Converting logarithmic equations to exponential form is a crucial step in solving them. This process relies on the understanding that the logarithm function is the inverse of exponentiation. If you know that \( \log_b(M) = N \), this directly implies that \( M = b^N \).

The transformative property here is that it shifts the equation from a logarithmic form, where we often have complicated terms, to a simpler exponential form. In this scenario, from the equation \( \log_{5}(x^2 - 4) = 1 \), we apply the exponential conversion:

• The base is 5, exponent is 1, and thus the expression becomes \( x^2 - 4 = 5^1 \).
• Compute the exponent to simplify it: \( x^2 - 4 = 5 \).

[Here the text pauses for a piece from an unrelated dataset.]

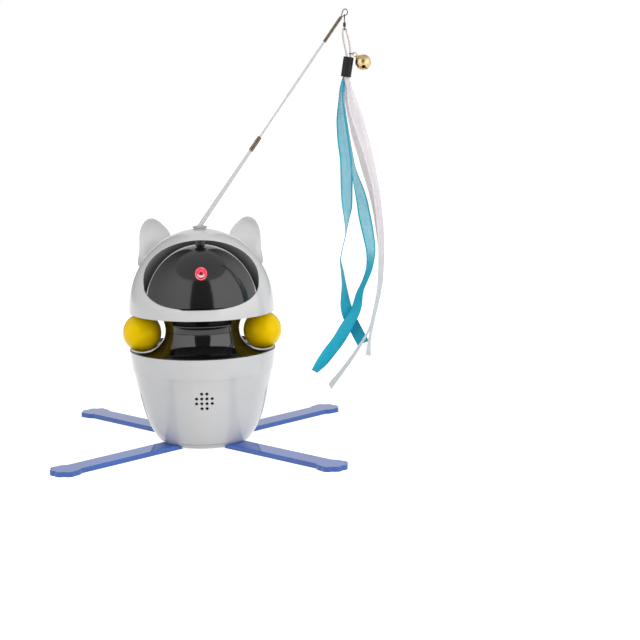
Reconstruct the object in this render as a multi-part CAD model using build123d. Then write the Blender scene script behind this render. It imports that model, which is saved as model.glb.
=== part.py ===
from build123d import *
from math import asin, atan2, cos, degrees, hypot, pi, radians, sin, sqrt, tan
import os

# Automatic cat laser toy: a rounded body on four plug-in legs, a ball track
# round its neck, a domed head with a turning laser turret behind its visor
# opening, and a turning wand with a ribbon lure above.
# Millimetres, +Z up, front towards -Y, origin on the axis at the resting face.

# ---------------------------------------------------------------- dimensions
# Body shell
body_rim_radius = 59.5
body_rim_height = 77.6
body_shoulder_radius = 56.8
body_shoulder_height = 60.0
body_belly_radius = 48.7
body_belly_height = 26.0
body_heel_radius = 39.3
body_heel_height = 6.0
body_foot_radius = 30.5
body_wall = 2.4

# Base plate, closing the body from below
plate_height = 4.6
plate_spigot_height = 2.6
parting_gap = 0.3
floor_thickness = 2.2
floor_hole_radius = 19.0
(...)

By converting to exponential form, it's easier to isolate \( x \) and solve for it, leading us to the next step of solving it as a quadratic equation.

Quadratic equations are a foundational component in algebra, characterized by terms squared as the highest degree. A standard form is \( ax^2 + bx + c = 0 \). Solving them often requires isolating \( x \) and simplifying further.

When we arrived at the equation \( x^2 - 4 = 5 \), it was transformed into a more standard quadratic equation \( x^2 - 9 = 0 \) by adding 4 to both sides:

• This equation resembles \( x^2 - c = 0 \), where \( c = 9 \).
• We isolated \( x^2 \) to the left to simplify the process of finding its roots.

Taking the square root of both sides gives solutions \( x = \pm 3 \).

Don't forget to verify potential solutions in the original problem to ensure their validity, especially considering the nature of logarithms which only take positive arguments.